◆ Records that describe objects
[start]

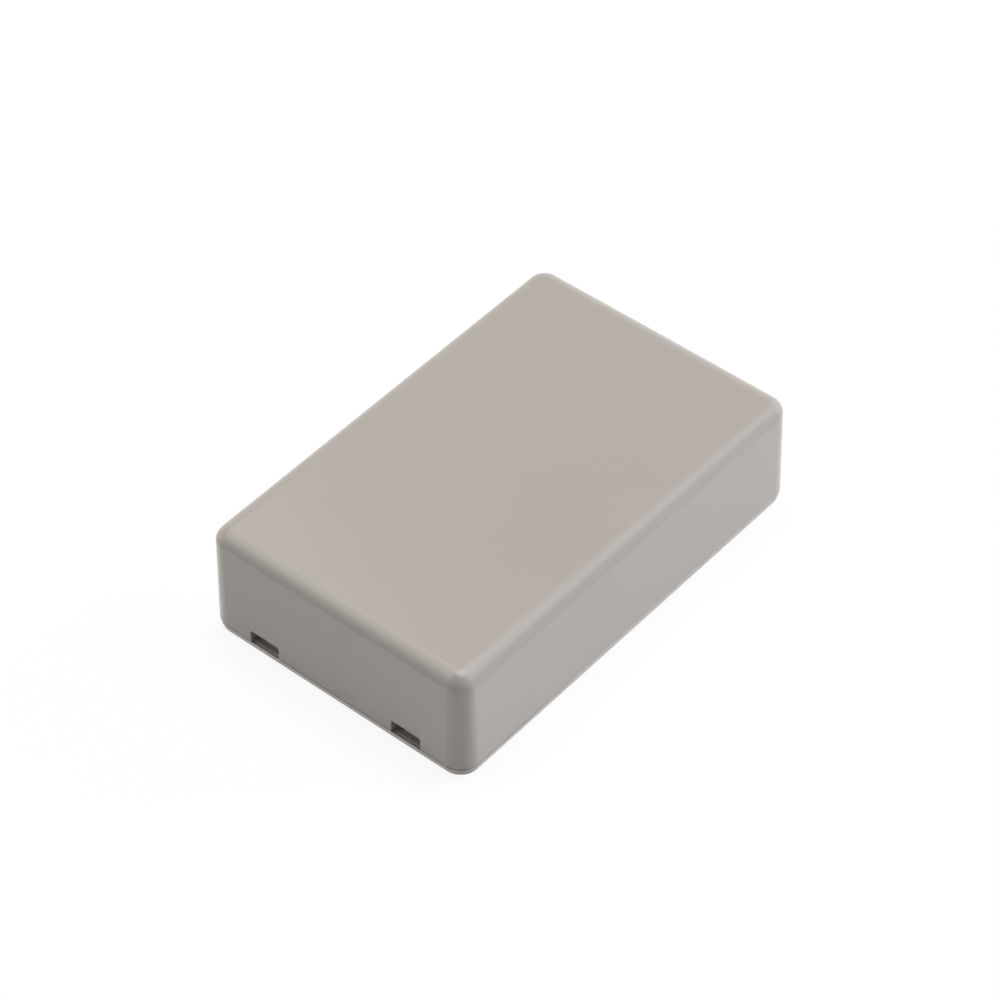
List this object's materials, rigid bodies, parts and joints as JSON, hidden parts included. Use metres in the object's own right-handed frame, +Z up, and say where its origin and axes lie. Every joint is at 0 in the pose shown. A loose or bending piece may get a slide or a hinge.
{
  "type": "plastic project box",
  "caption": "Small snap-fit plastic project box: a deep rounded cover over a flat base plate with a locating lip, snap arms behind release notches, and board posts.",
  "frame": {"origin": "middle of the base plate's underside, which is the face that the box stands on", "axes": "+X along the box's length, +Y along its width, +Z up through the base plate and the cover, the way the cover lifts off"},
  "size_m": [0.07, 0.045, 0.018],
  "materials": {
    "moulded_abs": "satin moulded, warm grey"
  },
  "bodies": {
    "base": {"base_plate": "moulded_abs"},
    "cover": {"top_cover": "moulded_abs"}
  },
  "joints": [
    {"name": "cover_lift", "type": "slide", "parent": "base", "child": "cover", "axis": [0, 0, 1], "range_m": [0, 0.03]}
  ]
}
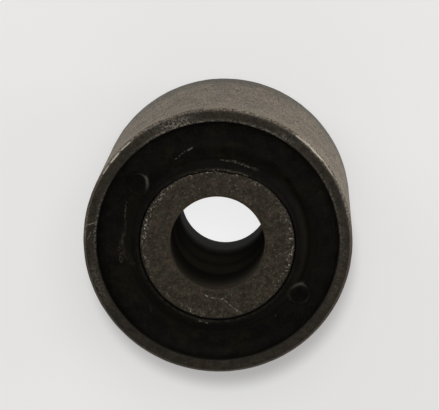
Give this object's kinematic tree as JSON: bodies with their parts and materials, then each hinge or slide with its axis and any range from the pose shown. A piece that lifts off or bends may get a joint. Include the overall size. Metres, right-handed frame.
{
  "type": "rubber metal bush",
  "caption": "Bonded suspension bush: a rubber body between a thin steel outer sleeve and a thick steel inner sleeve with a through bore for a bolt.",
  "frame": {"origin": "on the axis, at the lower end of the inner sleeve, on which the bush stands", "axes": "+Z along the axis, towards the end that has the two gate stubs; +X and +Y are free, because only the two stubs break the round form"},
  "size_m": [0.035, 0.035, 0.031],
  "materials": {
    "outer_steel": "dark phosphated tube steel, matt and finely speckled, rubbed brighter along its edges",
    "inner_steel": "dark phosphated steel, sawn and tumbled end faces with a rough bright edge",
    "black_rubber": "matt black moulded rubber with pale scuffs and a torn skin along the inner sleeve"
  },
  "bodies": {
    "root": {"outer_sleeve": "outer_steel", "rubber_body": "black_rubber", "inner_sleeve": "inner_steel"}
  },
  "joints": []
}
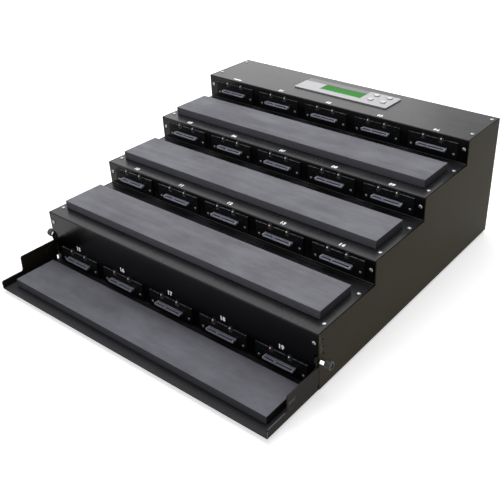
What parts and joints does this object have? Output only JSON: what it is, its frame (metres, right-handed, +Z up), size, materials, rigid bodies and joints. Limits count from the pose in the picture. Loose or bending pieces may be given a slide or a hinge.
{
  "type": "hard drive duplicator",
  "caption": "Stepped sheet-metal drive duplicator with rows of open drive ports above foam rests, a control panel on the top deck and a fold-up front tray.",
  "frame": {"origin": "on the ground under the middle of the overall outline, midway between the tip of the open tray and the rear-most screw heads", "axes": "+X to the right seen from the front, +Y towards the back panel, +Z up"},
  "size_m": [0.4684, 0.5052, 0.1792],
  "materials": {
    "case_sheet": "fine black powder coat, satin",
    "foam": "dense grey foam sheet, matt",
    "connector": "moulded, satin",
    "circuit_board": "dark solder mask, satin",
    "screw": "bright zinc",
    "lamp_red": "clear tinted",
    "lamp_green": "clear tinted",
    "black_plastic": "moulded, satin",
    "panel": "fine satin anodised",
    "display": "lit green window, gloss",
    "button": "light grey, satin",
    "rubber": "matt",
    "bright_metal": "bright plated",
    "galvanised": "plain zinc-coated sheet",
    "grey_aluminium": "extruded, plain",
    "ribbon": "flat grey cable",
    "lead": "sleeved cable"
  },
  "bodies": {
    "case": {"back_panel": "case_sheet", "backplanes": "circuit_board", "base_pan": "case_sheet", "board_screws": "screw", "board_standoffs": "screw", "controller_board": "circuit_board", "cover_screws": "screw", "data_cables": "ribbon", "display_module": "circuit_board", "display_window": "display", "drive_connectors_1": "connector", "drive_connectors_2": "connector", "drive_connectors_3": "connector", "drive_connectors_4": "connector", "fan_frames": "black_plastic", "fan_guards": "bright_metal", "fan_screws": "screw", "feet": "rubber", "foam_pad_1": "foam", "foam_pad_2": "foam", "foam_pad_3": "foam", "green_lamps": "lamp_green", "heat_sink": "grey_aluminium", "key_board": "circuit_board", "lamp_holders": "black_plastic", "panel_plate": "panel", "port_boards_1": "circuit_board", "port_boards_2": "circuit_board", "port_boards_3": "circuit_board", "port_boards_4": "circuit_board", "port_headers": "black_plastic", "port_standoffs": "screw", "power_inlet": "black_plastic", "power_leads": "lead", "red_lamps": "lamp_red", "side_panel_left": "case_sheet", "side_panel_right": "case_sheet", "supply_board": "circuit_board", "supply_case": "galvanised", "switch_frame": "black_plastic", "tier_cover_1": "case_sheet", "tier_cover_2": "case_sheet", "tier_cover_3": "case_sheet", "tier_cover_4": "case_sheet"},
    "tray": {"tray": "case_sheet", "tray_pad": "foam", "tray_ears": "case_sheet", "pivot_nuts": "screw"},
    "thumb_screw_left": {"pivot_shank_left": "bright_metal", "knob_left": "black_plastic"},
    "thumb_screw_right": {"pivot_shank_right": "bright_metal", "knob_right": "black_plastic"},
    "button_1": {"button_1": "button"},
    "button_2": {"button_2": "button"},
    "button_3": {"button_3": "button"},
    "button_4": {"button_4": "button"},
    "rocker": {"switch_rocker": "black_plastic"},
    "fan_left": {"fan_rotor_left": "black_plastic"},
    "fan_right": {"fan_rotor_right": "black_plastic"}
  },
  "joints": [
    {"name": "tray_fold", "type": "hinge", "parent": "case", "child": "tray", "pos_m": [0, -0.1617, 0.0414], "axis": [-1, 0, 0], "range_deg": [0, 90]},
    {"name": "thumb_screw_left_turn", "type": "hinge", "parent": "case", "child": "thumb_screw_left", "pos_m": [-0.22075, -0.1617, 0.0414], "axis": [-1, 0, 0], "continuous": true},
    {"name": "thumb_screw_right_turn", "type": "hinge", "parent": "case", "child": "thumb_screw_right", "pos_m": [0.22075, -0.1617, 0.0414], "axis": [1, 0, 0], "continuous": true},
    {"name": "button_1_press", "type": "slide", "parent": "case", "child": "button_1", "axis": [0, 0, -1], "range_m": [0, 0.0008], "stiffness_N_per_m": 400, "springref_m": -0.0008},
    {"name": "button_2_press", "type": "slide", "parent": "case", "child": "button_2", "axis": [0, 0, -1], "range_m": [0, 0.0008], "stiffness_N_per_m": 400, "springref_m": -0.0008},
    {"name": "button_3_press", "type": "slide", "parent": "case", "child": "button_3", "axis": [0, 0, -1], "range_m": [0, 0.0008], "stiffness_N_per_m": 400, "springref_m": -0.0008},
    {"name": "button_4_press", "type": "slide", "parent": "case", "child": "button_4", "axis": [0, 0, -1], "range_m": [0, 0.0008], "stiffness_N_per_m": 400, "springref_m": -0.0008},
    {"name": "mains_rocker_tilt", "type": "hinge", "parent": "case", "child": "rocker", "pos_m": [-0.12975, 0.2468, 0.02545], "axis": [-1, 0, 0], "range_deg": [0, 16]},
    {"name": "fan_left_spin", "type": "hinge", "parent": "case", "child": "fan_left", "pos_m": [0.04075, 0.2364, 0.112], "axis": [0, 1, 0], "continuous": true},
    {"name": "fan_right_spin", "type": "hinge", "parent": "case", "child": "fan_right", "pos_m": [0.14075, 0.2364, 0.112], "axis": [0, 1, 0], "continuous": true}
  ]
}
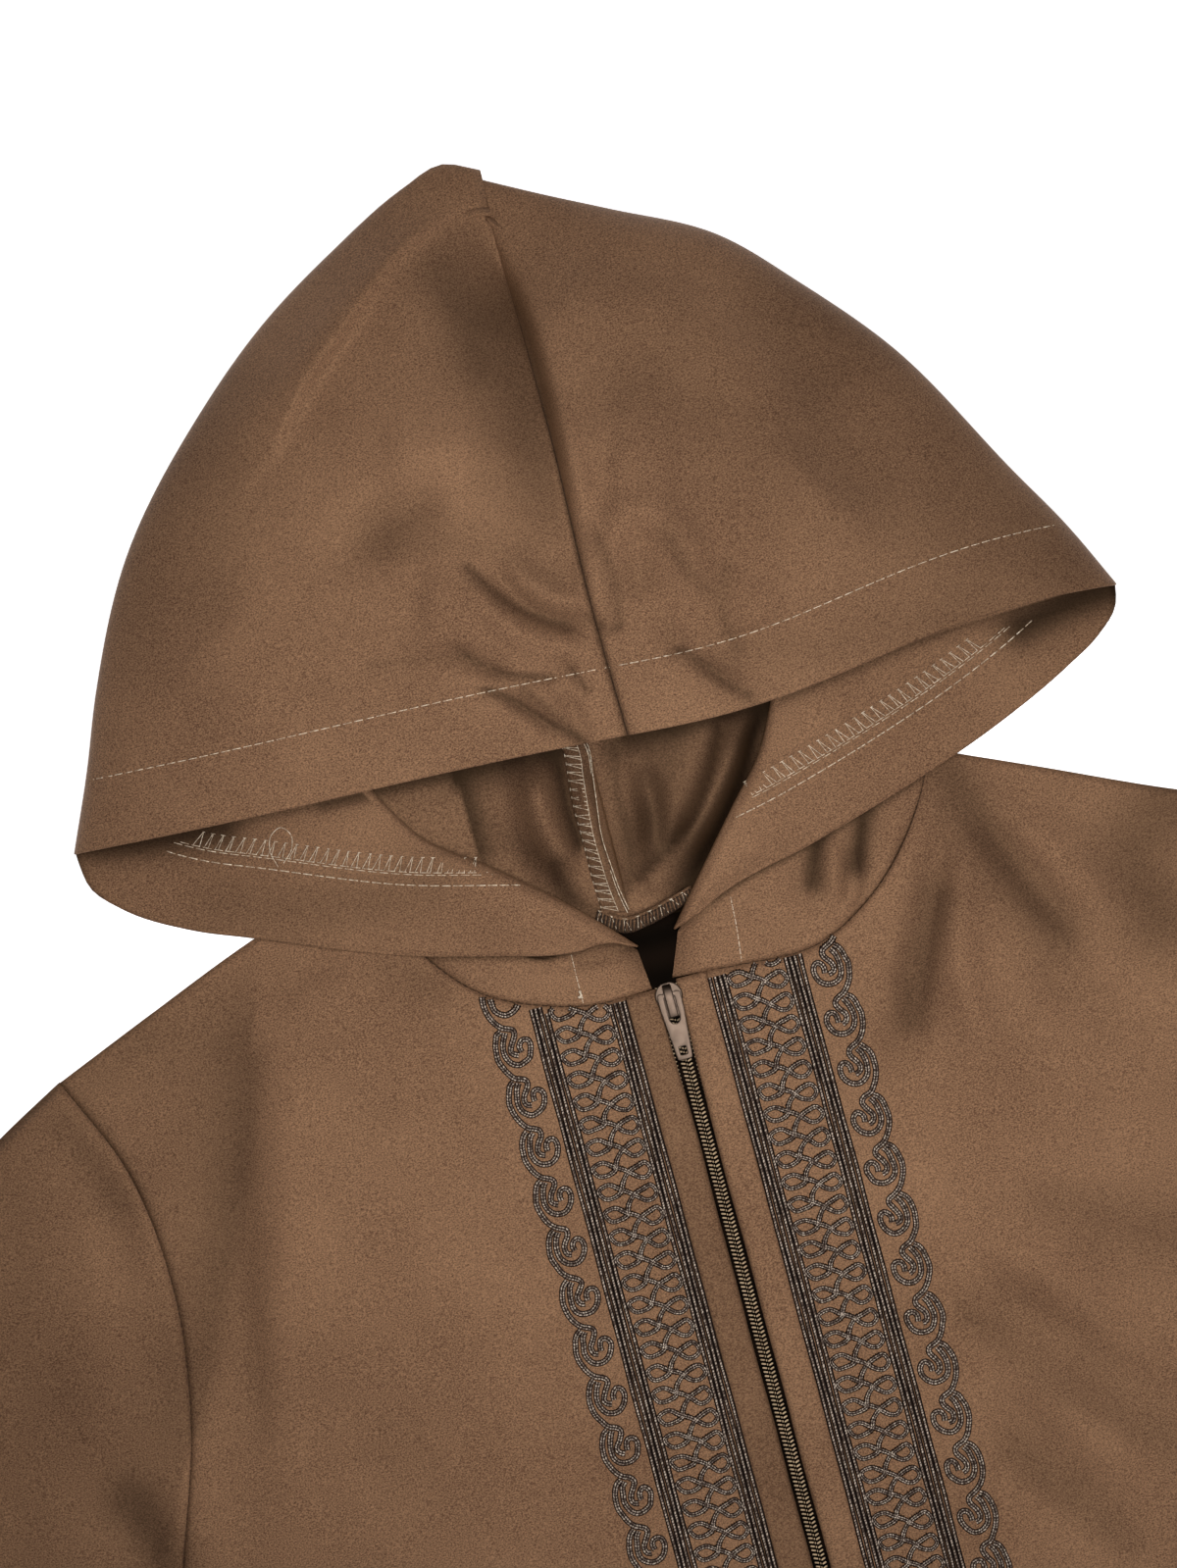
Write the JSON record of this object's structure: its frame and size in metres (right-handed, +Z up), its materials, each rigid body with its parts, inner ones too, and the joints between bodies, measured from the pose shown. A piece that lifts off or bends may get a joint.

[end]

◆ PROBLEM
Write out the complete set of records exactly as given.

◆ TASK SOLUTION
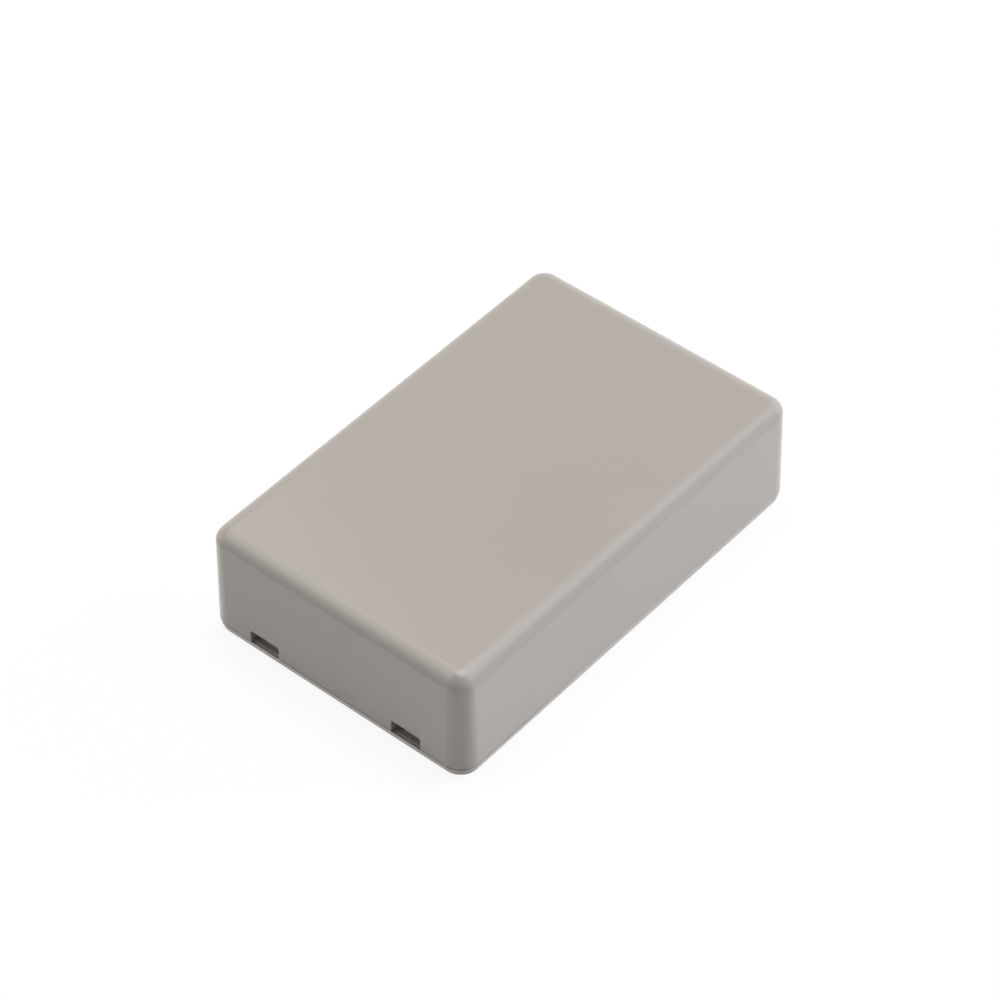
List this object's materials, rigid bodies, parts and joints as JSON, hidden parts included. Use metres in the object's own right-handed frame, +Z up, and say where its origin and axes lie. Every joint is at 0 in the pose shown. A loose or bending piece may get a slide or a hinge.
{
  "type": "plastic project box",
  "caption": "Small snap-fit plastic project box: a deep rounded cover over a flat base plate with a locating lip, snap arms behind release notches, and board posts.",
  "frame": {"origin": "middle of the base plate's underside, which is the face that the box stands on", "axes": "+X along the box's length, +Y along its width, +Z up through the base plate and the cover, the way the cover lifts off"},
  "size_m": [0.07, 0.045, 0.018],
  "materials": {
    "moulded_abs": "satin moulded, warm grey"
  },
  "bodies": {
    "base": {"base_plate": "moulded_abs"},
    "cover": {"top_cover": "moulded_abs"}
  },
  "joints": [
    {"name": "cover_lift", "type": "slide", "parent": "base", "child": "cover", "axis": [0, 0, 1], "range_m": [0, 0.03]}
  ]
}
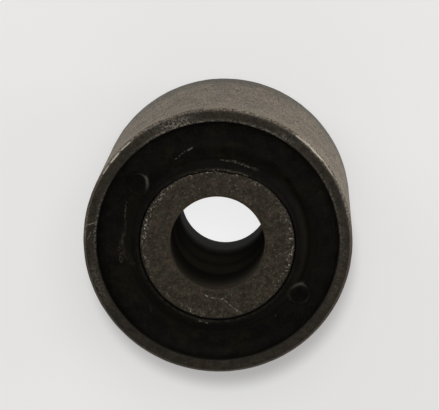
Give this object's kinematic tree as JSON: bodies with their parts and materials, then each hinge or slide with its axis and any range from the pose shown. A piece that lifts off or bends may get a joint. Include the overall size. Metres, right-handed frame.
{
  "type": "rubber metal bush",
  "caption": "Bonded suspension bush: a rubber body between a thin steel outer sleeve and a thick steel inner sleeve with a through bore for a bolt.",
  "frame": {"origin": "on the axis, at the lower end of the inner sleeve, on which the bush stands", "axes": "+Z along the axis, towards the end that has the two gate stubs; +X and +Y are free, because only the two stubs break the round form"},
  "size_m": [0.035, 0.035, 0.031],
  "materials": {
    "outer_steel": "dark phosphated tube steel, matt and finely speckled, rubbed brighter along its edges",
    "inner_steel": "dark phosphated steel, sawn and tumbled end faces with a rough bright edge",
    "black_rubber": "matt black moulded rubber with pale scuffs and a torn skin along the inner sleeve"
  },
  "bodies": {
    "root": {"outer_sleeve": "outer_steel", "rubber_body": "black_rubber", "inner_sleeve": "inner_steel"}
  },
  "joints": []
}
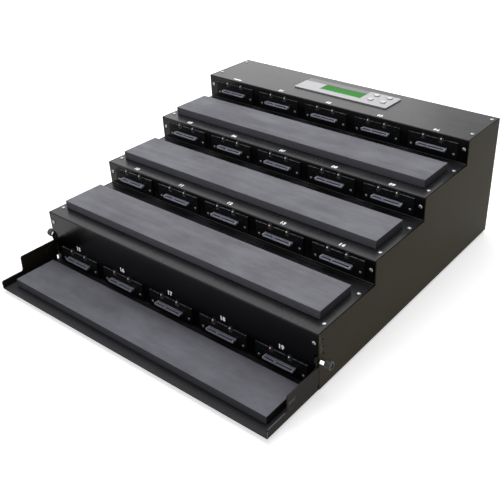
What parts and joints does this object have? Output only JSON: what it is, its frame (metres, right-handed, +Z up), size, materials, rigid bodies and joints. Limits count from the pose in the picture. Loose or bending pieces may be given a slide or a hinge.
{
  "type": "hard drive duplicator",
  "caption": "Stepped sheet-metal drive duplicator with rows of open drive ports above foam rests, a control panel on the top deck and a fold-up front tray.",
  "frame": {"origin": "on the ground under the middle of the overall outline, midway between the tip of the open tray and the rear-most screw heads", "axes": "+X to the right seen from the front, +Y towards the back panel, +Z up"},
  "size_m": [0.4684, 0.5052, 0.1792],
  "materials": {
    "case_sheet": "fine black powder coat, satin",
    "foam": "dense grey foam sheet, matt",
    "connector": "moulded, satin",
    "circuit_board": "dark solder mask, satin",
    "screw": "bright zinc",
    "lamp_red": "clear tinted",
    "lamp_green": "clear tinted",
    "black_plastic": "moulded, satin",
    "panel": "fine satin anodised",
    "display": "lit green window, gloss",
    "button": "light grey, satin",
    "rubber": "matt",
    "bright_metal": "bright plated",
    "galvanised": "plain zinc-coated sheet",
    "grey_aluminium": "extruded, plain",
    "ribbon": "flat grey cable",
    "lead": "sleeved cable"
  },
  "bodies": {
    "case": {"back_panel": "case_sheet", "backplanes": "circuit_board", "base_pan": "case_sheet", "board_screws": "screw", "board_standoffs": "screw", "controller_board": "circuit_board", "cover_screws": "screw", "data_cables": "ribbon", "display_module": "circuit_board", "display_window": "display", "drive_connectors_1": "connector", "drive_connectors_2": "connector", "drive_connectors_3": "connector", "drive_connectors_4": "connector", "fan_frames": "black_plastic", "fan_guards": "bright_metal", "fan_screws": "screw", "feet": "rubber", "foam_pad_1": "foam", "foam_pad_2": "foam", "foam_pad_3": "foam", "green_lamps": "lamp_green", "heat_sink": "grey_aluminium", "key_board": "circuit_board", "lamp_holders": "black_plastic", "panel_plate": "panel", "port_boards_1": "circuit_board", "port_boards_2": "circuit_board", "port_boards_3": "circuit_board", "port_boards_4": "circuit_board", "port_headers": "black_plastic", "port_standoffs": "screw", "power_inlet": "black_plastic", "power_leads": "lead", "red_lamps": "lamp_red", "side_panel_left": "case_sheet", "side_panel_right": "case_sheet", "supply_board": "circuit_board", "supply_case": "galvanised", "switch_frame": "black_plastic", "tier_cover_1": "case_sheet", "tier_cover_2": "case_sheet", "tier_cover_3": "case_sheet", "tier_cover_4": "case_sheet"},
    "tray": {"tray": "case_sheet", "tray_pad": "foam", "tray_ears": "case_sheet", "pivot_nuts": "screw"},
    "thumb_screw_left": {"pivot_shank_left": "bright_metal", "knob_left": "black_plastic"},
    "thumb_screw_right": {"pivot_shank_right": "bright_metal", "knob_right": "black_plastic"},
    "button_1": {"button_1": "button"},
    "button_2": {"button_2": "button"},
    "button_3": {"button_3": "button"},
    "button_4": {"button_4": "button"},
    "rocker": {"switch_rocker": "black_plastic"},
    "fan_left": {"fan_rotor_left": "black_plastic"},
    "fan_right": {"fan_rotor_right": "black_plastic"}
  },
  "joints": [
    {"name": "tray_fold", "type": "hinge", "parent": "case", "child": "tray", "pos_m": [0, -0.1617, 0.0414], "axis": [-1, 0, 0], "range_deg": [0, 90]},
    {"name": "thumb_screw_left_turn", "type": "hinge", "parent": "case", "child": "thumb_screw_left", "pos_m": [-0.22075, -0.1617, 0.0414], "axis": [-1, 0, 0], "continuous": true},
    {"name": "thumb_screw_right_turn", "type": "hinge", "parent": "case", "child": "thumb_screw_right", "pos_m": [0.22075, -0.1617, 0.0414], "axis": [1, 0, 0], "continuous": true},
    {"name": "button_1_press", "type": "slide", "parent": "case", "child": "button_1", "axis": [0, 0, -1], "range_m": [0, 0.0008], "stiffness_N_per_m": 400, "springref_m": -0.0008},
    {"name": "button_2_press", "type": "slide", "parent": "case", "child": "button_2", "axis": [0, 0, -1], "range_m": [0, 0.0008], "stiffness_N_per_m": 400, "springref_m": -0.0008},
    {"name": "button_3_press", "type": "slide", "parent": "case", "child": "button_3", "axis": [0, 0, -1], "range_m": [0, 0.0008], "stiffness_N_per_m": 400, "springref_m": -0.0008},
    {"name": "button_4_press", "type": "slide", "parent": "case", "child": "button_4", "axis": [0, 0, -1], "range_m": [0, 0.0008], "stiffness_N_per_m": 400, "springref_m": -0.0008},
    {"name": "mains_rocker_tilt", "type": "hinge", "parent": "case", "child": "rocker", "pos_m": [-0.12975, 0.2468, 0.02545], "axis": [-1, 0, 0], "range_deg": [0, 16]},
    {"name": "fan_left_spin", "type": "hinge", "parent": "case", "child": "fan_left", "pos_m": [0.04075, 0.2364, 0.112], "axis": [0, 1, 0], "continuous": true},
    {"name": "fan_right_spin", "type": "hinge", "parent": "case", "child": "fan_right", "pos_m": [0.14075, 0.2364, 0.112], "axis": [0, 1, 0], "continuous": true}
  ]
}
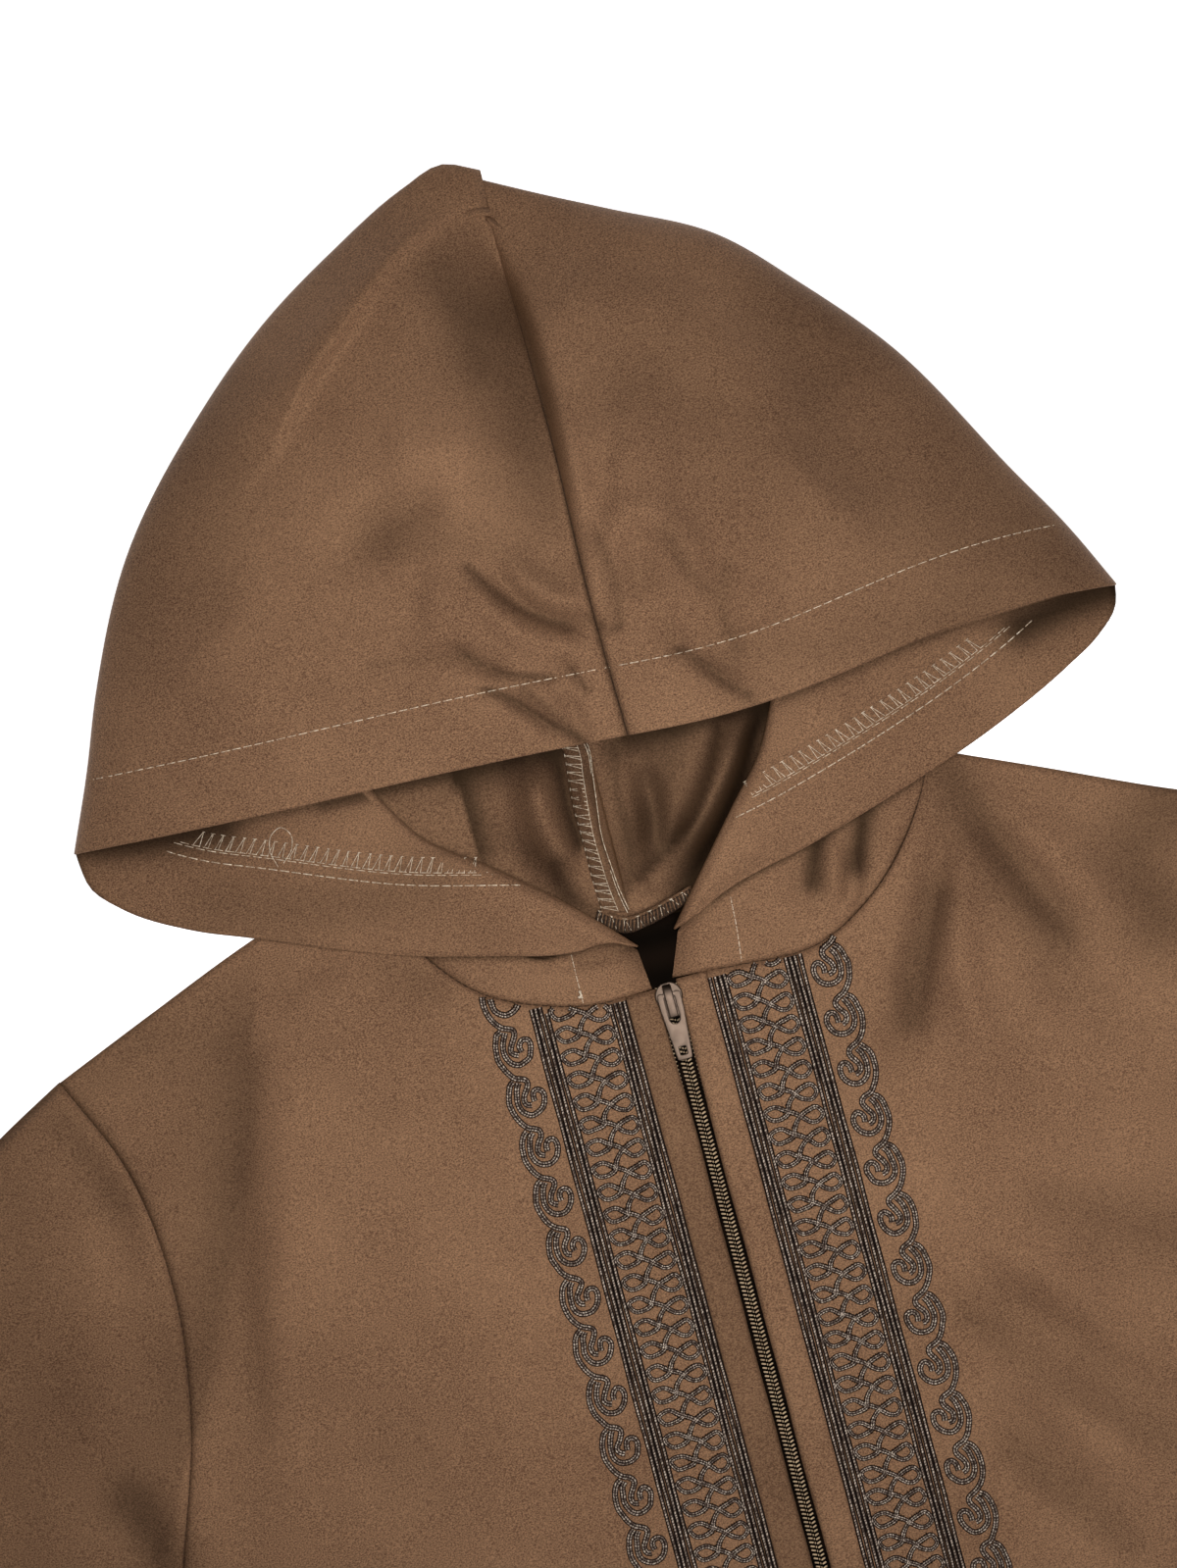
Write the JSON record of this object's structure: its frame and size in metres (right-handed, +Z up), its materials, each rigid body with its parts, inner ones too, and the joints between bodies, measured from the pose shown. A piece that lifts off or bends may get a joint.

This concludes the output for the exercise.